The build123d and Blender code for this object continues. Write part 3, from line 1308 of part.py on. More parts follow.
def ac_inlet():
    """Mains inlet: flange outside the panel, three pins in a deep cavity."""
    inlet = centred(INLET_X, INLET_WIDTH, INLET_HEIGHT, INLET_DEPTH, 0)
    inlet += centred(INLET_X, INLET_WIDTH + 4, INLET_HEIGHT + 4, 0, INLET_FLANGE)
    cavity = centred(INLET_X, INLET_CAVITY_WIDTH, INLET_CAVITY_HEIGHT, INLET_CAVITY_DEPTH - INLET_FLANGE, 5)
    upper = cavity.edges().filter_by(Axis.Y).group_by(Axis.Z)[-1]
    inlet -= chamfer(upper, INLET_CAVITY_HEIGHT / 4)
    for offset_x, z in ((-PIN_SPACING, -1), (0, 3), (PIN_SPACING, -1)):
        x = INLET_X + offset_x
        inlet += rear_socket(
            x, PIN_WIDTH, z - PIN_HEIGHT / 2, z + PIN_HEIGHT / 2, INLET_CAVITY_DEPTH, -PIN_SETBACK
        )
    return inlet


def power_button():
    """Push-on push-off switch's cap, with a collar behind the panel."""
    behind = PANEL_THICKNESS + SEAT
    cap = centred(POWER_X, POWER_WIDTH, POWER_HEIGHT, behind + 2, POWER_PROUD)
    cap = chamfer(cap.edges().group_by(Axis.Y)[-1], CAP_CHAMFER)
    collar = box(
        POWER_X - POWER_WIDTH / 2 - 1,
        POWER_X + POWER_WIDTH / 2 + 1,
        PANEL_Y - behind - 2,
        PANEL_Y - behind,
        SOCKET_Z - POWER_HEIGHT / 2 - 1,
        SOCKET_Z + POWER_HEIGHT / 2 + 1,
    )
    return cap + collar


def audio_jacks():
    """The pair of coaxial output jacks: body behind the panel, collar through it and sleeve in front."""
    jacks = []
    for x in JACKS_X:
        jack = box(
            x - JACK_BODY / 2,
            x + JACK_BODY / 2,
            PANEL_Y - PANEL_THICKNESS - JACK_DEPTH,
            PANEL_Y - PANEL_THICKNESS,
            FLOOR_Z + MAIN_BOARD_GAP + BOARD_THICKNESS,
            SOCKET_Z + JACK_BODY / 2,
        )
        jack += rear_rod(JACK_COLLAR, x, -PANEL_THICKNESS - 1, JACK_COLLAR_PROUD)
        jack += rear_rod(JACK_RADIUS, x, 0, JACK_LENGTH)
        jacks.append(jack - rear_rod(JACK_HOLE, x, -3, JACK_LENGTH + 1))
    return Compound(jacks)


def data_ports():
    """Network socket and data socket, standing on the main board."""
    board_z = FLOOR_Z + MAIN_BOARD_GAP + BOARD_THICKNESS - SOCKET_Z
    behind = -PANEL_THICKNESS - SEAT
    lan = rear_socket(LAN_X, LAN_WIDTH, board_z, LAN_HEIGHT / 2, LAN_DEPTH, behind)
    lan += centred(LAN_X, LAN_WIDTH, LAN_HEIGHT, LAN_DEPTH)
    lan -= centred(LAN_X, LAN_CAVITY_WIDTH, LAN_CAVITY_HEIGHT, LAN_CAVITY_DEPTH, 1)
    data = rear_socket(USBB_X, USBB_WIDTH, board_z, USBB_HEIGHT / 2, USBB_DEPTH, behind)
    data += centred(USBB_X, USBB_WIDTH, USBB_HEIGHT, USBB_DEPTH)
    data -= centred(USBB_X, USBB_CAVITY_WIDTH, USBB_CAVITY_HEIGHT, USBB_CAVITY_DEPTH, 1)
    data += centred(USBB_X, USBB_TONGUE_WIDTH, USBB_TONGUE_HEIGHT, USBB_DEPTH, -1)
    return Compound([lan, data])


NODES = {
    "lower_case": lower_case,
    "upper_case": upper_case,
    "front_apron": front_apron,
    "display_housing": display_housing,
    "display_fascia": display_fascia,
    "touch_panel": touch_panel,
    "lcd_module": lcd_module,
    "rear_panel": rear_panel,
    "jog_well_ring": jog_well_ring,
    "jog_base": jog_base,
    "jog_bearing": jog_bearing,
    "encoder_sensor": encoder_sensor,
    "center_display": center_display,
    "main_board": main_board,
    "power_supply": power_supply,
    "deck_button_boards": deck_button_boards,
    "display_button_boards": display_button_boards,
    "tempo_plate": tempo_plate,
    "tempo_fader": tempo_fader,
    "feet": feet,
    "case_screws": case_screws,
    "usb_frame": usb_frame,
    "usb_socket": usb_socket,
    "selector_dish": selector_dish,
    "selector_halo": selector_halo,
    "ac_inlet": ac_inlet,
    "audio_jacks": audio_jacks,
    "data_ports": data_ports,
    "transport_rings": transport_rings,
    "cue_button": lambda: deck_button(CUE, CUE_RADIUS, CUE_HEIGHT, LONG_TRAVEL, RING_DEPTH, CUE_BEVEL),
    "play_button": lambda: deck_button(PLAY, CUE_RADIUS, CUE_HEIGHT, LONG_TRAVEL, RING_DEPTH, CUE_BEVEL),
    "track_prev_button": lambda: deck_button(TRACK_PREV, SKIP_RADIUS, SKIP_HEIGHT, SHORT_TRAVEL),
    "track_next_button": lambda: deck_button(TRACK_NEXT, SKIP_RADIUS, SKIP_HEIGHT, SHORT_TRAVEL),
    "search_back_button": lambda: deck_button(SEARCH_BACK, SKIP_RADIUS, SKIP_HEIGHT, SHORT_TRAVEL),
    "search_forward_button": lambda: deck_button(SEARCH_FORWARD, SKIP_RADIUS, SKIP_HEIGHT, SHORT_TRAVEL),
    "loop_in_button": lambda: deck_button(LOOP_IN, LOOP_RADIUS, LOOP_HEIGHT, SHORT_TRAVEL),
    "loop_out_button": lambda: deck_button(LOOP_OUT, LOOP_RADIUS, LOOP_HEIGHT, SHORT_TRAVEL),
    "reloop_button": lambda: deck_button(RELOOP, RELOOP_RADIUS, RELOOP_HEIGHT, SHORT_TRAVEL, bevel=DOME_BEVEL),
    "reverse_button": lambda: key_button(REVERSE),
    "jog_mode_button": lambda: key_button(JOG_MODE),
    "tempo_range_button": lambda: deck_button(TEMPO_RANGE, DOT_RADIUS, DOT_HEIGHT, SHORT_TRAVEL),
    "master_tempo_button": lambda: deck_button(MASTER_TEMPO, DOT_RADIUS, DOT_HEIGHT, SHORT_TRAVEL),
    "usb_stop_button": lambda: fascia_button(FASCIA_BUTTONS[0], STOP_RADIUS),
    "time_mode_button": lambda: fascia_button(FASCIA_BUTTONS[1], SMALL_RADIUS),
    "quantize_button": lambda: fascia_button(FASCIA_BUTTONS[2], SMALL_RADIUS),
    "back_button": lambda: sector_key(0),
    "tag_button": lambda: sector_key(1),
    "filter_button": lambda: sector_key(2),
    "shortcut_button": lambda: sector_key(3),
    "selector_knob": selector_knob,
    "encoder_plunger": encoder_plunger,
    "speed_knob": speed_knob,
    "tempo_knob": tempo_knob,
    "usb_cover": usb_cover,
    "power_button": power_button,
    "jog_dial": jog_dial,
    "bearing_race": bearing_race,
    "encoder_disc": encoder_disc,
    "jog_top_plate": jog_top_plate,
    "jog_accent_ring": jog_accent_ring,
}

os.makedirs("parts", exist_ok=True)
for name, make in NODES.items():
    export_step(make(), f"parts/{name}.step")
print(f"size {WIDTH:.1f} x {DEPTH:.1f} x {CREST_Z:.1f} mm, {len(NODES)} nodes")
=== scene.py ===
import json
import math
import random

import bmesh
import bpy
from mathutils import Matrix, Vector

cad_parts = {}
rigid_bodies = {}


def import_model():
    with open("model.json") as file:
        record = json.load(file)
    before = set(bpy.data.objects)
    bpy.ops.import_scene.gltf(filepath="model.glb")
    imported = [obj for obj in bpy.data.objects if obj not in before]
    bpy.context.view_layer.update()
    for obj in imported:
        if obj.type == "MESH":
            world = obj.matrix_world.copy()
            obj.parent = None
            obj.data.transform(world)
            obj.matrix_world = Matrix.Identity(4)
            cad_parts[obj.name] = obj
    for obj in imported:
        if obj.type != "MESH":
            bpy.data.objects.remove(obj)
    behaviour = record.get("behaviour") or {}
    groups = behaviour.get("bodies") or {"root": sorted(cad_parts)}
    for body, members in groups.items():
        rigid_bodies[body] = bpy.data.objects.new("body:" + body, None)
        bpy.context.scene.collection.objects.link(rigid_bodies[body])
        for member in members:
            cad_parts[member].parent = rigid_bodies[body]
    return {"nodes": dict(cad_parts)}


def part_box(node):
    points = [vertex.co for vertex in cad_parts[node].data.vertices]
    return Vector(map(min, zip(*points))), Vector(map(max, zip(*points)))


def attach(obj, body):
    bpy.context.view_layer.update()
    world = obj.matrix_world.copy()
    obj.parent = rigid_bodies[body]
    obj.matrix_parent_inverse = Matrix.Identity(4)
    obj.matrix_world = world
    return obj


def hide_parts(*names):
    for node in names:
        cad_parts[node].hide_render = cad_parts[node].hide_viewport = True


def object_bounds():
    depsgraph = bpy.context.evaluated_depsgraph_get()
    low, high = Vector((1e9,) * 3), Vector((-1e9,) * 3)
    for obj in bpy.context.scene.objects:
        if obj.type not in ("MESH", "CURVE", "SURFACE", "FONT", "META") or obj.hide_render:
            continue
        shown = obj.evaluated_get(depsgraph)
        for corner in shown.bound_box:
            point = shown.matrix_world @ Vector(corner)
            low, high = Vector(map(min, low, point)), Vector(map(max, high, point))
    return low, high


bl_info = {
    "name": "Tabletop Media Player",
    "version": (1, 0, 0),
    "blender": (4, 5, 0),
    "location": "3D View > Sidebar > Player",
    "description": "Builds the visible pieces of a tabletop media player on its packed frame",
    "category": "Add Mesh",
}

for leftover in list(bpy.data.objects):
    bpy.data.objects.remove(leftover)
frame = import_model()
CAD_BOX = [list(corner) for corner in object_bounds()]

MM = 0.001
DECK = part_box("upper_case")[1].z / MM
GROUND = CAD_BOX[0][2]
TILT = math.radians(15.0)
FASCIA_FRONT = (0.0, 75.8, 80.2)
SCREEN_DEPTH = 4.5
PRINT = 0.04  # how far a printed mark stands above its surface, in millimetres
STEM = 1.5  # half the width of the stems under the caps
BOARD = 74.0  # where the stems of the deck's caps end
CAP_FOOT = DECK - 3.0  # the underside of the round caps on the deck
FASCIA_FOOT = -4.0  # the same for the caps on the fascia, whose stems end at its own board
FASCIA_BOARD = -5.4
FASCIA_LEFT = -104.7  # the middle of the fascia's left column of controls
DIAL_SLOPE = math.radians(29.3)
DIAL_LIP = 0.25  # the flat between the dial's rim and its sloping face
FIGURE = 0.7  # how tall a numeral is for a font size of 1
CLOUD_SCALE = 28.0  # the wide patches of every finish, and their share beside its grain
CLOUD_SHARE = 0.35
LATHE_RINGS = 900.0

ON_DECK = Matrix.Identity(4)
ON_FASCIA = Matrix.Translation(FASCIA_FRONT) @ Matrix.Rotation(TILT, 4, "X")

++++

**Task details:** Emit only the lines from the one containing "for name, make" through the one containing "shown = obj.evaluated_get(depsgraph)", copied exactly.

**Result of this task:**
for name, make in NODES.items():
    export_step(make(), f"parts/{name}.step")
print(f"size {WIDTH:.1f} x {DEPTH:.1f} x {CREST_Z:.1f} mm, {len(NODES)} nodes")
=== scene.py ===
import json
import math
import random

import bmesh
import bpy
from mathutils import Matrix, Vector

cad_parts = {}
rigid_bodies = {}


def import_model():
    with open("model.json") as file:
        record = json.load(file)
    before = set(bpy.data.objects)
    bpy.ops.import_scene.gltf(filepath="model.glb")
    imported = [obj for obj in bpy.data.objects if obj not in before]
    bpy.context.view_layer.update()
    for obj in imported:
        if obj.type == "MESH":
            world = obj.matrix_world.copy()
            obj.parent = None
            obj.data.transform(world)
            obj.matrix_world = Matrix.Identity(4)
            cad_parts[obj.name] = obj
    for obj in imported:
        if obj.type != "MESH":
            bpy.data.objects.remove(obj)
    behaviour = record.get("behaviour") or {}
    groups = behaviour.get("bodies") or {"root": sorted(cad_parts)}
    for body, members in groups.items():
        rigid_bodies[body] = bpy.data.objects.new("body:" + body, None)
        bpy.context.scene.collection.objects.link(rigid_bodies[body])
        for member in members:
            cad_parts[member].parent = rigid_bodies[body]
    return {"nodes": dict(cad_parts)}


def part_box(node):
    points = [vertex.co for vertex in cad_parts[node].data.vertices]
    return Vector(map(min, zip(*points))), Vector(map(max, zip(*points)))


def attach(obj, body):
    bpy.context.view_layer.update()
    world = obj.matrix_world.copy()
    obj.parent = rigid_bodies[body]
    obj.matrix_parent_inverse = Matrix.Identity(4)
    obj.matrix_world = world
    return obj


def hide_parts(*names):
    for node in names:
        cad_parts[node].hide_render = cad_parts[node].hide_viewport = True


def object_bounds():
    depsgraph = bpy.context.evaluated_depsgraph_get()
    low, high = Vector((1e9,) * 3), Vector((-1e9,) * 3)
    for obj in bpy.context.scene.objects:
        if obj.type not in ("MESH", "CURVE", "SURFACE", "FONT", "META") or obj.hide_render:
            continue
        shown = obj.evaluated_get(depsgraph)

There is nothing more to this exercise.